* _Set task_
Look through the data below and say how many of its lines contain "part", adding nothing else.

* _Data extract_
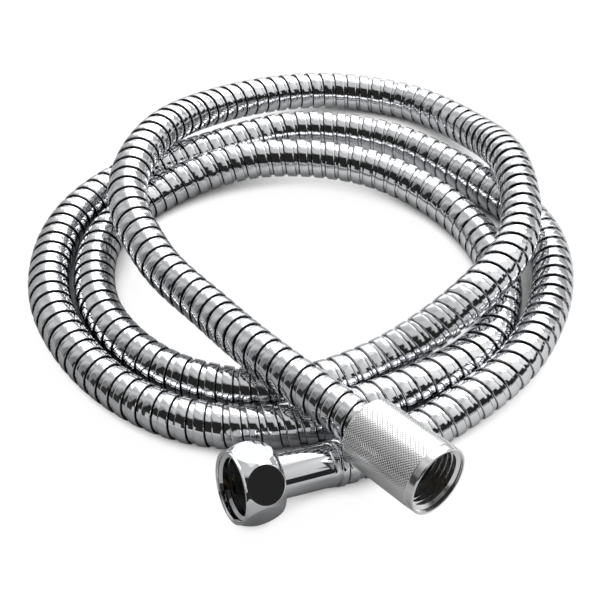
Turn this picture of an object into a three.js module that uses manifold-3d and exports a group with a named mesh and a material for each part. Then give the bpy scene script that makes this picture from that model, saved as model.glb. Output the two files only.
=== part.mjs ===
// A chromed metal shower hose lying in a loose coil: a strip-wound casing over a flexible liner,
// with a hexagon union nut on one end and a long knurled union nut on the other.
// Millimetres, +Z up, origin on the resting surface below the middle of the coil.
import * as THREE from 'three';
import { mergeVertices } from 'three/addons/utils/BufferGeometryUtils.js';
import Module from 'manifold-3d';

const wasm = await Module();
wasm.setup();

// Gaps between pieces
const seatGap = 0.3; // faces that bear on each other
const slideGap = 0.35; // round faces that turn on or slip over each other
const flangeGap = 0.3; // the flange and washer inside the thread

// Hose
const casingDiameter = 15;
const casingWall = 1.1;
const casingSides = 12;
const linerDiameter = 10.4;
const linerWall = 1.2;
const linerSides = 8;
const hoseSteps = 80;

// Pipe thread G 1/2 in both nuts
const threadMinorRadius = 9.32;
const threadMouthRadius = 10.4;
const nutSides = 40;
const innerSides = 24;

// Pieces alike at both ends
const flangeThickness = 2;
const washerThickness = 2;
const washerHoleRadius = 5;
const neckRadius = 6.2;
const waterwayRadius = 2.4;
const barbStep = 0.25;
const barbPitch = 3.2;
const barbCount = 4;
const barbCrest = 0.4;
const clampWall = 0.6;
const clampLength = 3.4;

// Hexagon nut
const hexAcrossFlats = 23;
const hexWidestRadius = 13.05;
const hexRimRadius = 11.45;
const hexLength = 13.5;
const hexWidestFromRear = 6.65;
const hexFlatReach = 6.2; // each flat is a disc of about this radius
const hexWeb = 2.2;
const hexRearRound = 0.5;
const hexRimRound = 0.3;
const hexTurn = 13.7; // degrees about its own axis, as it lies
const hexBarrelSteps = 8;

// Collar behind the hexagon nut
const hexCollarLength = 23.9;
const hexCollarRadius = 7.1;
const hexCollarNeck = 6.5; // how far the nipple's neck reaches into it
const lipRadius = 7.7;
const lipLength = 2.3;
const grooveLength = 0.8;
const grooveDepth = 0.2;
const beadLength = 2;
const beadHeight = 0.2;

// Knurled nut
const knurledLength = 30.1;
const knurledMouthRadius = 11.5;
const knurledRearRadius = 11.3;
const knurledBand = 3;
const knurledBandStep = 0.15;
const knurledEdgeRound = 0.4;
const knurledThreadDepth = 14;
const knurledRearCover = 10; // how far it reaches back over the casing

// Collar inside the knurled nut
const knurledCollarWall = 0.45;
const knurledSocketDepth = 5;
const knurledCollarNeck = 2;

// Route of the hose's middle line, from its end in the knurled nut to its end in the collar
const hoseRoute = [
  [26.9, -99.7, 26.2],
  [20.2, -92.3, 25.4],
  [-11.0, -59.7, 23.3],
  [-30.4, -33.3, 18.6],
  [-52.4, -5.5, 18.9],
  [-65.5, 28.6, 22.7],
  [-56.2, 65.1, 23.2],
  [-29.2, 97.8, 14.7],
  [8.0, 114.2, 9.3],
  [44.7, 108.3, 7.8],
  [69.1, 83.3, 11.6],
  [80.6, 45.3, 22.8],
  [78.7, 3.0, 23.9],
  [59.6, -26.7, 20.7],
  [26.7, -46.7, 9.0],
  [-8.9, -59.5, 7.7],
  [-45.9, -50.5, 7.7],
  [-71.1, -21.5, 7.7],
  [-75.0, 15.5, 7.7],
  [-55.9, 45.1, 8.0],
  [-19.4, 61.6, 11.8],
  [23.7, 58.6, 11.3],
  [56.7, 36.8, 8.2],
  [72.4, 1.6, 7.7],
  [65.8, -34.2, 7.7],
  [38.6, -59.1, 9.6],
  [-1.4, -74.5, 8.3],
  [-37.5, -73.6, 8.6],
  [-69.0, -52.1, 7.8],
  [-89.7, -17.4, 8.2],
  [-90.8, 21.5, 7.7],
  [-72.5, 52.1, 7.7],
  [-37.4, 73.6, 7.7],
  [-1.4, 86.7, 8.5],
  [36.8, 79.7, 8.0],
  [67.6, 54.9, 7.7],
  [89.8, 24.8, 7.9],
  [90.6, -11.6, 9.8],
  [73.8, -49.5, 11.8],
  [45.3, -73.5, 7.9],
  [22.6, -85.9, 7.7],
  [16.4, -89.1, 7.9],
  [12.0, -91.2, 8.8],
];

// Sizes that follow from the driving ones
const casingRadius = casingDiameter / 2;
const linerRadius = linerDiameter / 2;
const barbRadius = (linerRadius - linerWall) * Math.cos(Math.PI / linerSides) - seatGap;
const barbLength = barbPitch * barbCount;
const flangeRadius = threadMinorRadius - flangeGap;
const socketRadius = casingRadius + slideGap;
const collarBoreRadius = neckRadius + slideGap;
const knurledCollarRadius = socketRadius + knurledCollarWall;

const hexNutRear = hexCollarLength + seatGap;
const hexMouth = hexNutRear + hexLength;
const hexFlangeRear = hexNutRear + hexWeb + seatGap;
const hexNeckRear = hexCollarLength - hexCollarNeck;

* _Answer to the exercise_
2